==== Record excerpts

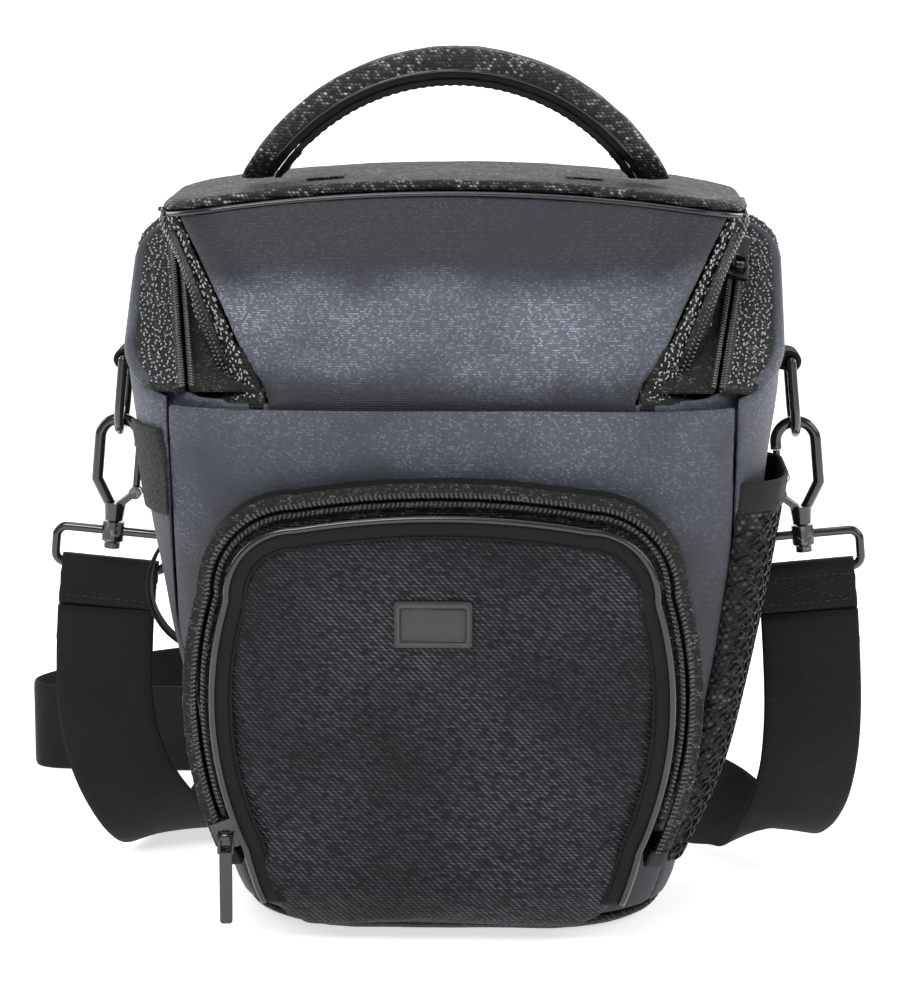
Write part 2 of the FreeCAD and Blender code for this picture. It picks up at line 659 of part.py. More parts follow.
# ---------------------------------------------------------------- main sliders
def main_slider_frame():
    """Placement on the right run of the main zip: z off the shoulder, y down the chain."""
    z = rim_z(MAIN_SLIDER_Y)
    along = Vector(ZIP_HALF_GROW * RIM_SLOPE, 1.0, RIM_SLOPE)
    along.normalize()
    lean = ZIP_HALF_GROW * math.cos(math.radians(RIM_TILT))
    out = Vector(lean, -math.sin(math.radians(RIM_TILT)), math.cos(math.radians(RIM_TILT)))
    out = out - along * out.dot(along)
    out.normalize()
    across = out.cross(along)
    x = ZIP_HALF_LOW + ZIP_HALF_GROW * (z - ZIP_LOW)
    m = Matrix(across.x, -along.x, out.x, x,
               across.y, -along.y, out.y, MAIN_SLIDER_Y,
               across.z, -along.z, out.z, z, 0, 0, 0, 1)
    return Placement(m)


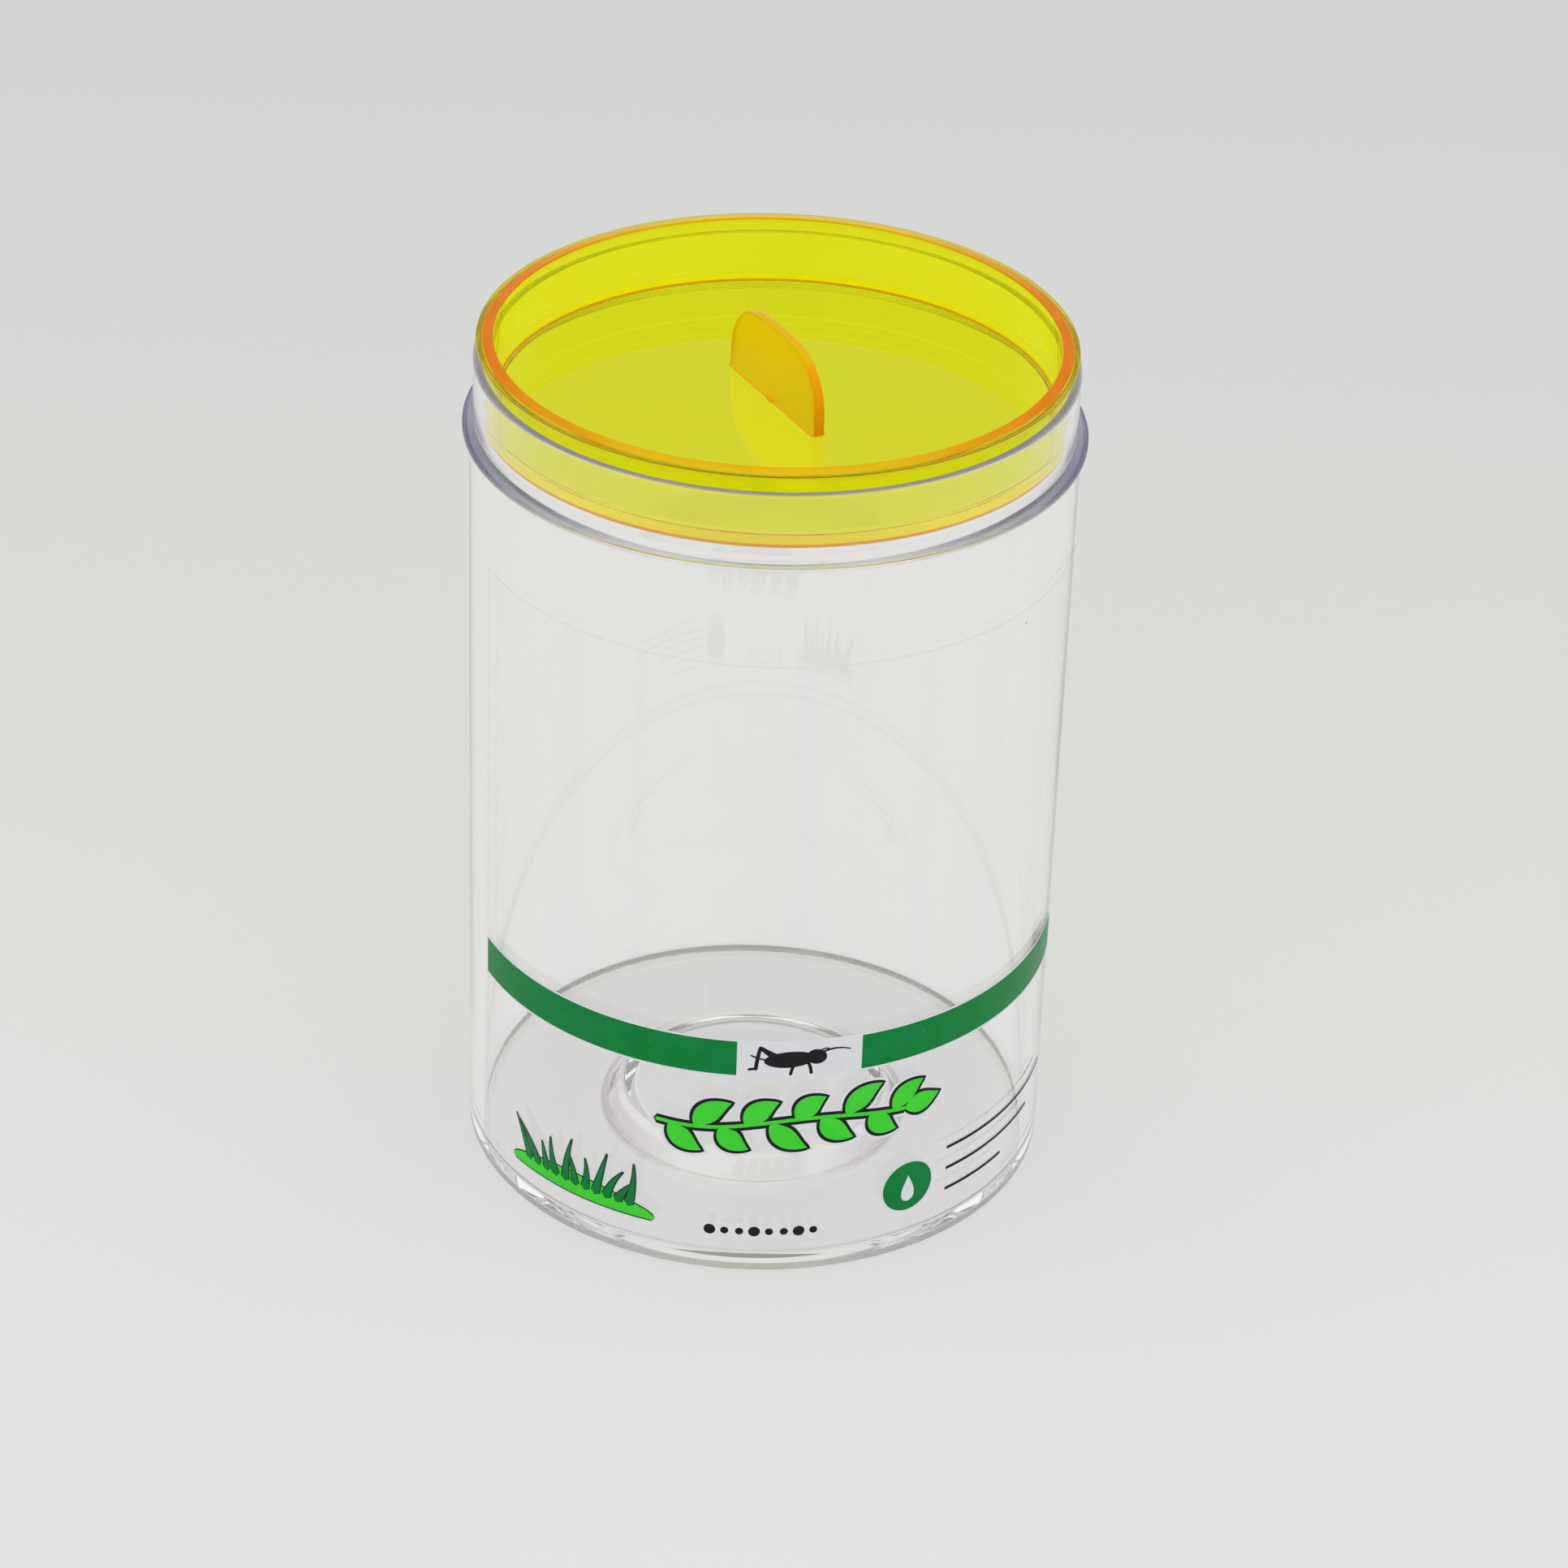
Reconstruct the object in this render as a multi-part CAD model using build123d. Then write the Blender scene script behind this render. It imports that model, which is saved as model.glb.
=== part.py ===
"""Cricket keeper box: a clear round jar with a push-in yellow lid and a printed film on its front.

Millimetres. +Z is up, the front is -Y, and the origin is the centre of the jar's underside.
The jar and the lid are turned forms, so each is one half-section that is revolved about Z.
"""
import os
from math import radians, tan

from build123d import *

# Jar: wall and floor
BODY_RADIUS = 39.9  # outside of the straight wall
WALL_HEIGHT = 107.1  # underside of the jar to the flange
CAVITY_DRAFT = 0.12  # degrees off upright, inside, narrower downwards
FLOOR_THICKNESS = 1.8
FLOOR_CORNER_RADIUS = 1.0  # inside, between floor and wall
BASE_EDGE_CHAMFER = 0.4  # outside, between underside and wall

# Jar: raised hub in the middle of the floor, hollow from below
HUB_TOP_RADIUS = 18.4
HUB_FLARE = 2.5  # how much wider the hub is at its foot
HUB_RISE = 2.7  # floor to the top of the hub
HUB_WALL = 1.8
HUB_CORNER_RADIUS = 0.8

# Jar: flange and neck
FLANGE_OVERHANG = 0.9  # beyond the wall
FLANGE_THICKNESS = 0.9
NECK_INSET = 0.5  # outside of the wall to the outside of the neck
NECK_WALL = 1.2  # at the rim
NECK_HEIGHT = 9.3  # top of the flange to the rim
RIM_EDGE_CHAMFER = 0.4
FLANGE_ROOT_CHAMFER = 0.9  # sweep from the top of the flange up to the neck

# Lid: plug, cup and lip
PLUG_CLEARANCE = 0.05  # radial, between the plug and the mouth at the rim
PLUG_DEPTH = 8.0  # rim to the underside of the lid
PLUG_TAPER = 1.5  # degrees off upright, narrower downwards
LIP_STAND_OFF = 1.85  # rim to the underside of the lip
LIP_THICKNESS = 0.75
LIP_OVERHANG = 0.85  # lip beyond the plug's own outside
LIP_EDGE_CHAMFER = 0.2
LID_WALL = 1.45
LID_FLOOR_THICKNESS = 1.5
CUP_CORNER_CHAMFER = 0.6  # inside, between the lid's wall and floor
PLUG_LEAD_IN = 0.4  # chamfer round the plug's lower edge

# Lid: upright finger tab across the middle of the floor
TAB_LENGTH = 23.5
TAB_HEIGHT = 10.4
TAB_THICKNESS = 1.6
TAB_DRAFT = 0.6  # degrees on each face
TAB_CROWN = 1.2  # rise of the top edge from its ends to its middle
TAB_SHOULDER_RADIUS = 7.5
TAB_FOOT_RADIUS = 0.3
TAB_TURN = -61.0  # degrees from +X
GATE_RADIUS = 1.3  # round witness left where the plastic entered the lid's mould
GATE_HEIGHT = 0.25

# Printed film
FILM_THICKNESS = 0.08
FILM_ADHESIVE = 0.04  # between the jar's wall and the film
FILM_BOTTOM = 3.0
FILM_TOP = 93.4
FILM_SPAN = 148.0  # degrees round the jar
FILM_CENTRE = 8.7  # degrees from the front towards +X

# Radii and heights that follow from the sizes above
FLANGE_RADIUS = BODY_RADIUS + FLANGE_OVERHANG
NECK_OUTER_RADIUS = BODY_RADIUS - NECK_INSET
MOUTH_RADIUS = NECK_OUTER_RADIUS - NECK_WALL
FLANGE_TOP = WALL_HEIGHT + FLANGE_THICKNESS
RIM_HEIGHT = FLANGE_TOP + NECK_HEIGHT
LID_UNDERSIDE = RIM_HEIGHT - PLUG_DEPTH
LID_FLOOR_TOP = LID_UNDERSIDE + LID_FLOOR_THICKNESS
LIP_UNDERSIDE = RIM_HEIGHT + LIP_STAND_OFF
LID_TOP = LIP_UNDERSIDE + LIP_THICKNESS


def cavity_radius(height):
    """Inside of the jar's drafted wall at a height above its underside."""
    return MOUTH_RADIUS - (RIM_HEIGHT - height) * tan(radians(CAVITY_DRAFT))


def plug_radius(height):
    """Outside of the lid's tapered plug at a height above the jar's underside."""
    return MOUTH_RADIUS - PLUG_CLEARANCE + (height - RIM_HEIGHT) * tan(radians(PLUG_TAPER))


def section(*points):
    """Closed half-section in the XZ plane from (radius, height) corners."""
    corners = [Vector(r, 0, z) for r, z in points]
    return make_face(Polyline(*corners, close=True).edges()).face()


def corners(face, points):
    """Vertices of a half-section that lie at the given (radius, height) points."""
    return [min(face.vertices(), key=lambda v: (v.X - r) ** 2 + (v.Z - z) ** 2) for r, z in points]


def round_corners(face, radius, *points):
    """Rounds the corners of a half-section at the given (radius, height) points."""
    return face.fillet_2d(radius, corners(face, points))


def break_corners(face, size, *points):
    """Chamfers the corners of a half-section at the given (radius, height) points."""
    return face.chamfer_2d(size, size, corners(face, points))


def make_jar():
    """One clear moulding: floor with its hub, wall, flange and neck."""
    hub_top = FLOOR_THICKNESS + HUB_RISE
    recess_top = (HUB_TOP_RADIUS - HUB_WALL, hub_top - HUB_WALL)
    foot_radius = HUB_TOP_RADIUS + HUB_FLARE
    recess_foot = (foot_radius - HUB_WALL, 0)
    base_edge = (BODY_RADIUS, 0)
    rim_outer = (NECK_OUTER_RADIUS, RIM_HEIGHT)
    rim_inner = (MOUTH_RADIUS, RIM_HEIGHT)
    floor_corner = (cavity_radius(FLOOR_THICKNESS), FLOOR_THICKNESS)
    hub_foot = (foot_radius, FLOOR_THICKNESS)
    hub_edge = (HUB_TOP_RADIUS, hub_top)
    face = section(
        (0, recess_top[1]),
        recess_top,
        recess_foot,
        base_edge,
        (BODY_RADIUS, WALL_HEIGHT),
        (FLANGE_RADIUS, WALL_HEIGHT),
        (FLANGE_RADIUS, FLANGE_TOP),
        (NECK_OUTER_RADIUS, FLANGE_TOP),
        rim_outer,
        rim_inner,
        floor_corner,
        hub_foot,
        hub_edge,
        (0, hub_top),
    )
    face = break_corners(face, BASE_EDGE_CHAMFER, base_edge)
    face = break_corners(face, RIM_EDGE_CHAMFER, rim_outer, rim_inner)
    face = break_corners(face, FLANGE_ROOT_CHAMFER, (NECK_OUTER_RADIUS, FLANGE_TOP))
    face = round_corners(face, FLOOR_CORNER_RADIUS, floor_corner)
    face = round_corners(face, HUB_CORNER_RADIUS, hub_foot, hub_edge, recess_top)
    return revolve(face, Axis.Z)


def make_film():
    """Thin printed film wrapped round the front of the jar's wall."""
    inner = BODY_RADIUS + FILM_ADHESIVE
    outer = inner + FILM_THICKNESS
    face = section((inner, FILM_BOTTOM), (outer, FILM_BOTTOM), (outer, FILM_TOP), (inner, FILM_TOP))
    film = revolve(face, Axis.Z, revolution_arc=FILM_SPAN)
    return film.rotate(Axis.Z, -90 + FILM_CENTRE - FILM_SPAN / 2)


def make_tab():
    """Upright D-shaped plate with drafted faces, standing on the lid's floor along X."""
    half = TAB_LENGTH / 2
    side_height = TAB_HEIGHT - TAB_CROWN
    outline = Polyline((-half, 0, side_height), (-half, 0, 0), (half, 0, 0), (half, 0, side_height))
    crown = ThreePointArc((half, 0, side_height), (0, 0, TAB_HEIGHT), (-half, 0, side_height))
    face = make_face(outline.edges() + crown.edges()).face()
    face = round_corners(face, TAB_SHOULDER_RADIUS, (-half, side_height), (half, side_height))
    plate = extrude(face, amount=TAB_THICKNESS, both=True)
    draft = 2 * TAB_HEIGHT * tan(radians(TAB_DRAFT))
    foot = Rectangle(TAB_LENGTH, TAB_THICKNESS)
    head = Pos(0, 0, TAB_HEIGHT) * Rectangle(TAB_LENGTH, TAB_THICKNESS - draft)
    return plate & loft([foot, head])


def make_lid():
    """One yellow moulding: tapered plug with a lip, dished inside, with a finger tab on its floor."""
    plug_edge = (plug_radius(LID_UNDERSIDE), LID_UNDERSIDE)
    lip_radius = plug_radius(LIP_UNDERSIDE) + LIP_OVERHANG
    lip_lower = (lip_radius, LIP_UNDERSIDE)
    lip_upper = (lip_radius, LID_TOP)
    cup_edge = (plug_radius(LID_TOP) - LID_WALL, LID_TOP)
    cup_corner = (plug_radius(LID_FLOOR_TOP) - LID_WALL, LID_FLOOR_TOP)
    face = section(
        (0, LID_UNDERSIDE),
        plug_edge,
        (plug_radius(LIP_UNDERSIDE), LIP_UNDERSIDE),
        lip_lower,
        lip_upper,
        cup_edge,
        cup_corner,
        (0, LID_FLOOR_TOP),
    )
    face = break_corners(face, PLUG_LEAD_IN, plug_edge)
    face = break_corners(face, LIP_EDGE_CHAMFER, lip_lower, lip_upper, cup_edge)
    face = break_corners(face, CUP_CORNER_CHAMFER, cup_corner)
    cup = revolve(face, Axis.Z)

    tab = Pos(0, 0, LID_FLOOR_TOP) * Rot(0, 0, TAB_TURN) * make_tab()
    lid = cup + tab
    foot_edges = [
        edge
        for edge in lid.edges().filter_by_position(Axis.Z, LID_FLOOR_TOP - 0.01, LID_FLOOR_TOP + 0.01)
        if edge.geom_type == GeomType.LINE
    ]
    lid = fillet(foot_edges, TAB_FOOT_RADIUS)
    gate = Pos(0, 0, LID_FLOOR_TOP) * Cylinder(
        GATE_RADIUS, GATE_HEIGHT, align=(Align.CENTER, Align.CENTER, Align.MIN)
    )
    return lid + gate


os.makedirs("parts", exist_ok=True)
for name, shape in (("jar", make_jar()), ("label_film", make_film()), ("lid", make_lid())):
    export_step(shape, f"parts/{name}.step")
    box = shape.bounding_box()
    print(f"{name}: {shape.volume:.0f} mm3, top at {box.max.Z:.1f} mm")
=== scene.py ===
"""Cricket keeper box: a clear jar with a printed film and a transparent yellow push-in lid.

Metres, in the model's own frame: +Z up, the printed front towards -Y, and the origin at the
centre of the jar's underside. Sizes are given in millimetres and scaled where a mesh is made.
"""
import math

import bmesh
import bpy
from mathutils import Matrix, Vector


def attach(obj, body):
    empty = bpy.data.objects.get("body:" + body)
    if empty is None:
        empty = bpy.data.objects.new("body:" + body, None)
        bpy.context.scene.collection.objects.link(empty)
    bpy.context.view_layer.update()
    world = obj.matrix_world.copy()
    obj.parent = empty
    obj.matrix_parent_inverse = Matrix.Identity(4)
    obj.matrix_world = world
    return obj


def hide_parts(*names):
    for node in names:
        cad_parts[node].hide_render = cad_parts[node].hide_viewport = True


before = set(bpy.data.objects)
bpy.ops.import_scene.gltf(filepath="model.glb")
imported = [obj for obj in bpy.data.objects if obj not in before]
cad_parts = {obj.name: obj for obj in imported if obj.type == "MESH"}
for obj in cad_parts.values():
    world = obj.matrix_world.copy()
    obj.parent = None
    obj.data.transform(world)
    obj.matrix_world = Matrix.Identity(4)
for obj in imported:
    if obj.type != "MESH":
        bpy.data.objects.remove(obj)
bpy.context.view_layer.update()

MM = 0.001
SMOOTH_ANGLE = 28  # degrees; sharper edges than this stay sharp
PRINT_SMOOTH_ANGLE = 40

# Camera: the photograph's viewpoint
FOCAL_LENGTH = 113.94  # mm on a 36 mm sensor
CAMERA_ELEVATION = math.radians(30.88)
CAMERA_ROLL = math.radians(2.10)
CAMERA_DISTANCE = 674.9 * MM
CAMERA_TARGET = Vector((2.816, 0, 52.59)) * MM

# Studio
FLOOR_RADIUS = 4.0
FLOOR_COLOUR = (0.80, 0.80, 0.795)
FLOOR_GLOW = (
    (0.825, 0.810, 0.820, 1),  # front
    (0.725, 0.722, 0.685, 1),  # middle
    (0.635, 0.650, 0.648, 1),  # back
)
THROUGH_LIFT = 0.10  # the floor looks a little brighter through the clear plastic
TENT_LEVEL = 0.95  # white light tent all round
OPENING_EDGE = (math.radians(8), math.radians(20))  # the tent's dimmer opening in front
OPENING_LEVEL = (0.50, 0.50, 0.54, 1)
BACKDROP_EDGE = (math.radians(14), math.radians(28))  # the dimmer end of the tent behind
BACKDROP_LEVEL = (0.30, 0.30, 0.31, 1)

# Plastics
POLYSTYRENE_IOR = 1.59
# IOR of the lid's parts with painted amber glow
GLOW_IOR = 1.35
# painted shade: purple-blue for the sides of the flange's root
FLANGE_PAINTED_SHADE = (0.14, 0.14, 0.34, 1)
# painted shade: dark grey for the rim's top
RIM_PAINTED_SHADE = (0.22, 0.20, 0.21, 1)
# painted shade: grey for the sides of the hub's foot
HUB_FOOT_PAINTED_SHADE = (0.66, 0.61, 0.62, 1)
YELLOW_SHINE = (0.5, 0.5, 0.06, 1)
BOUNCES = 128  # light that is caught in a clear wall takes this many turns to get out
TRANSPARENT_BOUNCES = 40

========

**Exercise prompt:** Repeat word for word the lines from the line containing "tab = Pos(0, 0, LID_FLOOR_TOP)" to the line containing "obj.parent = None", both lines included; nothing else should appear.

**Exercise result:**
    tab = Pos(0, 0, LID_FLOOR_TOP) * Rot(0, 0, TAB_TURN) * make_tab()
    lid = cup + tab
    foot_edges = [
        edge
        for edge in lid.edges().filter_by_position(Axis.Z, LID_FLOOR_TOP - 0.01, LID_FLOOR_TOP + 0.01)
        if edge.geom_type == GeomType.LINE
    ]
    lid = fillet(foot_edges, TAB_FOOT_RADIUS)
    gate = Pos(0, 0, LID_FLOOR_TOP) * Cylinder(
        GATE_RADIUS, GATE_HEIGHT, align=(Align.CENTER, Align.CENTER, Align.MIN)
    )
    return lid + gate


os.makedirs("parts", exist_ok=True)
for name, shape in (("jar", make_jar()), ("label_film", make_film()), ("lid", make_lid())):
    export_step(shape, f"parts/{name}.step")
    box = shape.bounding_box()
    print(f"{name}: {shape.volume:.0f} mm3, top at {box.max.Z:.1f} mm")
=== scene.py ===
"""Cricket keeper box: a clear jar with a printed film and a transparent yellow push-in lid.

Metres, in the model's own frame: +Z up, the printed front towards -Y, and the origin at the
centre of the jar's underside. Sizes are given in millimetres and scaled where a mesh is made.
"""
import math

import bmesh
import bpy
from mathutils import Matrix, Vector


def attach(obj, body):
    empty = bpy.data.objects.get("body:" + body)
    if empty is None:
        empty = bpy.data.objects.new("body:" + body, None)
        bpy.context.scene.collection.objects.link(empty)
    bpy.context.view_layer.update()
    world = obj.matrix_world.copy()
    obj.parent = empty
    obj.matrix_parent_inverse = Matrix.Identity(4)
    obj.matrix_world = world
    return obj


def hide_parts(*names):
    for node in names:
        cad_parts[node].hide_render = cad_parts[node].hide_viewport = True


before = set(bpy.data.objects)
bpy.ops.import_scene.gltf(filepath="model.glb")
imported = [obj for obj in bpy.data.objects if obj not in before]
cad_parts = {obj.name: obj for obj in imported if obj.type == "MESH"}
for obj in cad_parts.values():
    world = obj.matrix_world.copy()
    obj.parent = None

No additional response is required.